The Howard Government has come out swinging in the election campaign, announcing on the back of stronger than expected revenues it will look to implement tax cuts worth as much as $34 billion in coming years.

The proposal was revealed to coincide with the release of the Mid-Year Economic and Fiscal Outlook (MYEFO) document, which showed the Australian economy continues to perform well despite the capacity constraints that have been experienced for some time.

As part of the MYEFO Australia’s growth estimates were increased, with Treasury now expecting the economy will expand by 4.25% in FY08, up from 3.75% previously. Inflation should not be affected unduly, with the latest assessment being it will remain within the Reserve Bank of Australia’s target band through FY09.

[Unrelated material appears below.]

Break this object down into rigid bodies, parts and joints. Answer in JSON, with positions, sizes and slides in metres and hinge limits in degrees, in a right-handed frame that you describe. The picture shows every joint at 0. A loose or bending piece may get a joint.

Westpac chief economist Bill Evans suggests the revised growth forecasts in the MYEFO are if anything likely to prove conservative, as he sees scope for employment and private demand growth to be even faster than currently expected.

The government’s tax cuts are aimed primarily at lower income earnings, GSJB Were estimating 2/3 of the cut benefit this group compared to 1/3 for higher income earnings in FY09. However, in later years the broker suggests it will be upper income earnings that derive the most benefit from the changes.

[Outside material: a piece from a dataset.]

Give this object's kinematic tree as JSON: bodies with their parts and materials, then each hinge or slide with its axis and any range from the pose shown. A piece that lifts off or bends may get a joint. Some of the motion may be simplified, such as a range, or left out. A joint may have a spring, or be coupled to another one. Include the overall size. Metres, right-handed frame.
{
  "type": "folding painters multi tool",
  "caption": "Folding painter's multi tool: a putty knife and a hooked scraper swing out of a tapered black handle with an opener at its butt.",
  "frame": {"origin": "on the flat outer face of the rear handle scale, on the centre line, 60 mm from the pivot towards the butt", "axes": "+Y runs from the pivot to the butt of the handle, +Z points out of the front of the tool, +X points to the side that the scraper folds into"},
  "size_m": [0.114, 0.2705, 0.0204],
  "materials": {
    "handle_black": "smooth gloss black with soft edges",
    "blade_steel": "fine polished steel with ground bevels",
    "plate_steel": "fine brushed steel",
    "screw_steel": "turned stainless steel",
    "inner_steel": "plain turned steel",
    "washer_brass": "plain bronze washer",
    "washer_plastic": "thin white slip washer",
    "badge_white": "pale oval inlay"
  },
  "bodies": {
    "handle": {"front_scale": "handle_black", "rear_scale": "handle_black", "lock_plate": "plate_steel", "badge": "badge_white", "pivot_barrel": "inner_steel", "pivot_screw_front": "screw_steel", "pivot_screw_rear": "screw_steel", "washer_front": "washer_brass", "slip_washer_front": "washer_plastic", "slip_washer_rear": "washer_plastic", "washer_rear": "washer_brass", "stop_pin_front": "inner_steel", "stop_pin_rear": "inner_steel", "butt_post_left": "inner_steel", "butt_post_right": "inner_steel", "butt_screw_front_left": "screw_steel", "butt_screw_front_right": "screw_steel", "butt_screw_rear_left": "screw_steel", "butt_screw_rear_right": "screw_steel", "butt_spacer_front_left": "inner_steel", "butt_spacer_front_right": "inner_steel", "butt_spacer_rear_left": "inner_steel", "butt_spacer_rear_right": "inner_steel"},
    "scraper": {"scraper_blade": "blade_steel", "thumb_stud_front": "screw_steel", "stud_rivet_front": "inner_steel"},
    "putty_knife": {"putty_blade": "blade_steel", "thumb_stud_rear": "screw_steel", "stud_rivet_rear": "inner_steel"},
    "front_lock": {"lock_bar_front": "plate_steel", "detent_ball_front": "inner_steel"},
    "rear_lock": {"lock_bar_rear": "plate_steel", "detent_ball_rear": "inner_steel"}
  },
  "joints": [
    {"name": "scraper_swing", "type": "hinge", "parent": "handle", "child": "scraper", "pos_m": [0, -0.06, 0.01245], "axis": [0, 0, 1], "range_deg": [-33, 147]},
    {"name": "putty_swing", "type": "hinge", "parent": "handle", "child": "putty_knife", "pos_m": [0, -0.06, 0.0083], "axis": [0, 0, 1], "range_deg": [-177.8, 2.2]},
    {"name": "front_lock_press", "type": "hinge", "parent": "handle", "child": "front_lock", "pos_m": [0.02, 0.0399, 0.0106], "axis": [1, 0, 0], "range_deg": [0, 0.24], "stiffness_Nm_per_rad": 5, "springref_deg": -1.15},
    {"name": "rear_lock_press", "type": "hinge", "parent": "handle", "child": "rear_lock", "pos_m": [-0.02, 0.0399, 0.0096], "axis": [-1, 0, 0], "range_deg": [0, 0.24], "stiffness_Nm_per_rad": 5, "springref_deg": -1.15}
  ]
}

According to Westpac’s Evans the proposed tax cuts are the government’s attempt to deal with the inflation issue from the supply side, as lower taxes should stimulate labour supply and so increase the level of spare labour resources, meaning more people are likely to enter the workforce.

Merrill Lynch doesn’t agree with the decision, arguing the current capacity constraints in the economy mean the more prudent move would be to maintain rather than take advantage of the fiscal windfall of stronger revenues by returning the funds to taxpayers.

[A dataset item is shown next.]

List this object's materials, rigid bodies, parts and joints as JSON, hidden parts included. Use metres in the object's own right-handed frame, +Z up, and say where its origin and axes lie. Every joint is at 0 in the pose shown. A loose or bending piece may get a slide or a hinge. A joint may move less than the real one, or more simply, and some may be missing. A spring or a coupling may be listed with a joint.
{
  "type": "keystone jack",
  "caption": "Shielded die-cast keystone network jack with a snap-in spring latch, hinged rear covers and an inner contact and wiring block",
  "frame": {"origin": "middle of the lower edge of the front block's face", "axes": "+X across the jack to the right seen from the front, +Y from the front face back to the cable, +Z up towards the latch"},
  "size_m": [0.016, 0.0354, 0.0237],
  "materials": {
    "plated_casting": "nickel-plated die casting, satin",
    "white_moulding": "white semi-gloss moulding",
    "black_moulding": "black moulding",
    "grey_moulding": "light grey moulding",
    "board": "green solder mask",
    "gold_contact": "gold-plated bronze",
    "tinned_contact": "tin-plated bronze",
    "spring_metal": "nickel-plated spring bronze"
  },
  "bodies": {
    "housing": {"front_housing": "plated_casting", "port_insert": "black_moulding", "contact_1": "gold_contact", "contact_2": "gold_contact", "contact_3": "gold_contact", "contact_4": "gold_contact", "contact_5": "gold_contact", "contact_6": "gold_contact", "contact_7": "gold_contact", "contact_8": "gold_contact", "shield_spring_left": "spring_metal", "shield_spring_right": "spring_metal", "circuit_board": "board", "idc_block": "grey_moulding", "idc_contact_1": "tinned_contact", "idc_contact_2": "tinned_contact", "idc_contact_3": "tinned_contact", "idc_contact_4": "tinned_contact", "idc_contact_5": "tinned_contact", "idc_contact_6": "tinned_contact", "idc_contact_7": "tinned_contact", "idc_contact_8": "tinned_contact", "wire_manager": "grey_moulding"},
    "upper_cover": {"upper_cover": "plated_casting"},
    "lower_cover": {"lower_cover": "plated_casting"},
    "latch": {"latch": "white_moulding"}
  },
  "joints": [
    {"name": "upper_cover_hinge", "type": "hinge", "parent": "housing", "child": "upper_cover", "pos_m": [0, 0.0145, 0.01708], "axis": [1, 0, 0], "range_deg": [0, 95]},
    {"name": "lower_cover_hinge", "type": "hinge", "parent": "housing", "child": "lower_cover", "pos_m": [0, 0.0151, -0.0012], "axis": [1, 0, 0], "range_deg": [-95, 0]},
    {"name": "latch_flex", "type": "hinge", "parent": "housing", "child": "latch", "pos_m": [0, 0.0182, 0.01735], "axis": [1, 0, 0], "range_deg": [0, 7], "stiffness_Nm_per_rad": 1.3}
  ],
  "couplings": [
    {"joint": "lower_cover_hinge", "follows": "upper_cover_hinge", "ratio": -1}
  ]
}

But as Evans notes, the tax cuts effectively offset the stronger revenues and should help to stimulate the labour side of the economy, so easing one of the capacity constraints.

There is a flip side to the move however, as ANZ Bank economist Saul Eslake points out the tax cuts for lower income earners in particular are more likely to be spent, which will mean an increase in demand. This in turn would put additional upward pressure on inflation, which may result in higher interest rates.

GSJB Were agrees, suggesting the tax proposal is likely to contribute to interest rates moving higher in the early part of next year. The broker also suggests the proposed tax changes are not the fairest proposal as the stronger than expected revenue environment is generated by improvements to Australia’s terms of trade, so it should be those contributing the most to this that should receive the greatest benefits.

This would imply less in the way of tax cuts for individual taxpayers and more incentives for companies, as such an approach would likely result in a better balance to future economic growth.

According to Merrill Lynch the tax cuts should boost growth in later years, estimating a 0.5% boost in FY09 and around 1% annually in later years. It takes the view the RBA is unlikely to be happy with such a boost given the economy’s current capacity constraints as it will put upward pressure on inflation.

ANZ Bank industry economist Wain Yuen agrees and suggests the projected decline in inflation back to middle of target band next year may prove to be ambitious, so putting the RBA on alert for greater rather than reduced price pressures.

Commonwealth Bank economist Joseph Capurso makes the same point but also highlights the inflation outlook has deteriorated recently because of higher food prices, which has a lot to do with the drought.

He also points out the tax cuts have been back-end loaded so inflation is still expected to be within the RBA’s target band of 2-3% in underlying terms in the year to June 2009.